Bir takımın penaltıcısı vardır. Bu maç öncesinden bellidir ve 5-0 önde olsan dahi topun başına o gelir. Bu işin "ben daha iyi hissediyorum" gibi bir gerekçesi olamaz. Sinan Gümüş'se Sinan Gümüş, eğer penaltıcı o seçilmişse kullanır. Sahada Selçuk İnan olsa Garry Rodrigues o topu alabilir miydi? Bu anlamsız güven ve rahatlık işte, disiplinsizlik. Fatih Hoca'nın olduğu ortamda saha içinde böyle bir rahatlığı asla kabul edemem. Penaltıyı da çok laubali kullandı ve 1-0 öne geçsek yüksek ihtimalle kırılma noktası olacaktı.
Emre Akbaba için de konuşmak lazım. Bu adam bitirir, üretmez. Alanyaspor'da üretiyordu yorumuna katılmam, Alanyaspor'da tüm hücum ona bakıyordu. Burası Galatasaray, rakip savunmalar daha kapalı. Hala fizik olarak toparlamış değil ve ayakta kalmakta zorlanıyor. Haliyle de onun üzerinden hücumu döndüremezsiniz. Doğru düzen Lokomotiv Moskova maçındaki gibiydi. Emre Akbaba sağa geçmeli ve Belhanda ortada oynamazsa Feghouli oynar. Emre Akbaba'dan katkı almanın başka yolu yok.
Sezon başından bu yana forvet konusunda alternatifleri yazıyoruz. Bunlardan biri de Onyekuru'ydu. Eren Derdiyok'un da rotasyona ihtiyacı olacak, alternatif üretmeye mecbursunuz. Onyekuru'nun forvet oynadığı ortamda ya top rakipte olur ve açık alan kovalarsınız, ya da güçlü hücum setleriniz olur. Akhisarspor karşısında olduğu gibi doğaçlama hücum etmeye çalışırsanız görüntü bu olur.
Sezon başından bu yana (Lokomotiv Moskova maçı hariç) 1-0'ı bulmakta zorlanan ama 1-0'ı bulduktan sonra açılan ve farka koşan bir Galatasaray var. Bu görüntüde geriye düştükten sonra dönmeniz çok zor. Hızlı ve atlet hücumcularımız var, alan açıldıkça ve tempo yükseldikçe büyüyoruz. İş sete döndüğünde ise zorlanıyoruz, çünkü forvet pozisyonundan gerçek anlamda katkı alamıyoruz. Geriye düşmeyeceksin, bu kadar basit.

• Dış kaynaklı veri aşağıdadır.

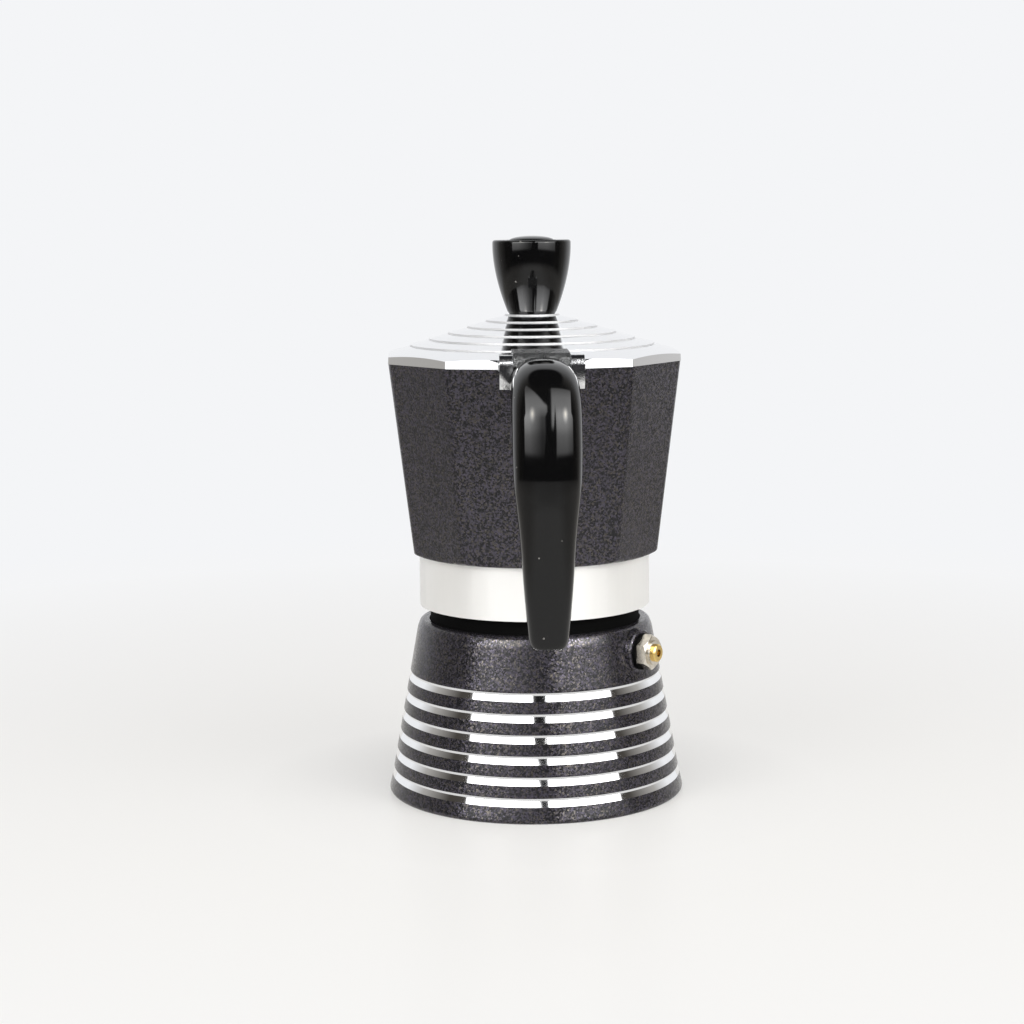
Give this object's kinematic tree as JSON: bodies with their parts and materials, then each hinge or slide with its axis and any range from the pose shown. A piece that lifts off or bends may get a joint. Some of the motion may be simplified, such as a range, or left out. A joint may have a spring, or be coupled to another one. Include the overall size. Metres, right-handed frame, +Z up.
{
  "type": "moka pot",
  "caption": "Stove-top moka pot: grooved round boiler, coffee basket, ten-sided collector with hinged lid, knob and side handle.",
  "frame": {"origin": "centre of the face that the pot stands on", "axes": "+Z up along the pot's axis, -Y towards the handle, +Y towards the spout, +X to the right when the handle faces the viewer"},
  "size_m": [0.085, 0.1342, 0.1592],
  "materials": {
    "boiler_paint": "charcoal sparkle paint with polished grooves",
    "collector_paint": "charcoal sparkle paint over a bare aluminium band",
    "polished_alu": "polished",
    "spun_alu": "satin, spun",
    "steel": "bright zinc plated",
    "nickel": "nickel plated",
    "brass": "turned",
    "gasket_rubber": "matte, off-white",
    "bakelite": "gloss black"
  },
  "bodies": {
    "boiler": {"boiler": "boiler_paint", "valve_washer": "gasket_rubber", "valve_body": "nickel", "valve_spring": "steel", "valve_bush": "brass"},
    "valve_plunger": {"valve_plunger": "brass"},
    "funnel": {"funnel_cup": "spun_alu", "funnel_tube": "spun_alu", "funnel_sieve": "spun_alu"},
    "gasket": {"gasket": "gasket_rubber"},
    "filter": {"filter_plate": "spun_alu"},
    "collector": {"collector": "collector_paint", "handle": "bakelite", "handle_screw": "steel", "hinge_pin": "steel"},
    "lid": {"lid": "polished_alu", "knob": "bakelite", "knob_insert": "brass", "knob_washer": "steel", "knob_screw": "steel"}
  },
  "joints": [
    {"name": "valve_lift", "type": "slide", "parent": "boiler", "child": "valve_plunger", "axis": [0.809, -0.5878, 0], "range_m": [0, 0.001], "stiffness_N_per_m": 1500, "springref_m": -0.002, "deforming": ["valve_spring"]},
    {"name": "collector_lift", "type": "slide", "parent": "boiler", "child": "gasket", "axis": [0, 0, 1], "range_m": [0, 0.13]},
    {"name": "thread_rise", "type": "slide", "parent": "gasket", "child": "filter", "axis": [0, 0, 1], "range_m": [0, 0.0106]},
    {"name": "unscrew_turn", "type": "hinge", "parent": "filter", "child": "collector", "pos_m": [0, 0, 0.0595], "axis": [0, 0, 1], "range_deg": [0, 1260]},
    {"name": "funnel_lift", "type": "slide", "parent": "boiler", "child": "funnel", "axis": [0, 0, 1], "range_m": [0, 0.066]},
    {"name": "lid_hinge", "type": "hinge", "parent": "collector", "child": "lid", "pos_m": [0, -0.0475, 0.1259], "axis": [1, 0, 0], "range_deg": [0, 105]}
  ],
  "couplings": [
    {"joint": "thread_rise", "follows": "unscrew_turn", "m_per_rad": 0.00047746},
    {"joint": "funnel_lift", "follows": "collector_lift", "ratio": 0.5}
  ]
}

Akhisarspor maçı bu anlamda kumardı. Oyun çok gelgitli oldu. İlk yarıda öne geçecek pozisyonları da bulduk, geriye düşecek pozisyonları da verdik. Rakibin de tek silahı hızlı hücumlar, ileri uçta da tek kozları Manu'nun koşuları. Senin de önlem alacağın taraf belli ama rakibin Garry Rodrigues'ine kadar o kadar iyi önlemler almış ki. 2. yarıda 1-0 geriye düştükten sonra ise varlığın yok zaten, konuşmak anlamsız.
Son 2 deplasman 2 mağlubiyet ve atılan 0, yenen ise 7 gol. Bunun Galatasaray gibi bir takım için izahı yok. Fatih Hoca'nın da dediği gibi sahanın en iyisi 18 yaşındaki Ozan Kabak. Sahadaki hangi Galatasaraylının isyan ettiğini gördünüz? Böyle bir maçta rehavet olmamalı, arkana aldığın rüzgarı kullanmayı başarmalısın. Böyle bir deplasmanda kaybettikten sonra daha zorlu deplasmanlardan nasıl çıkmayı düşüneceksin?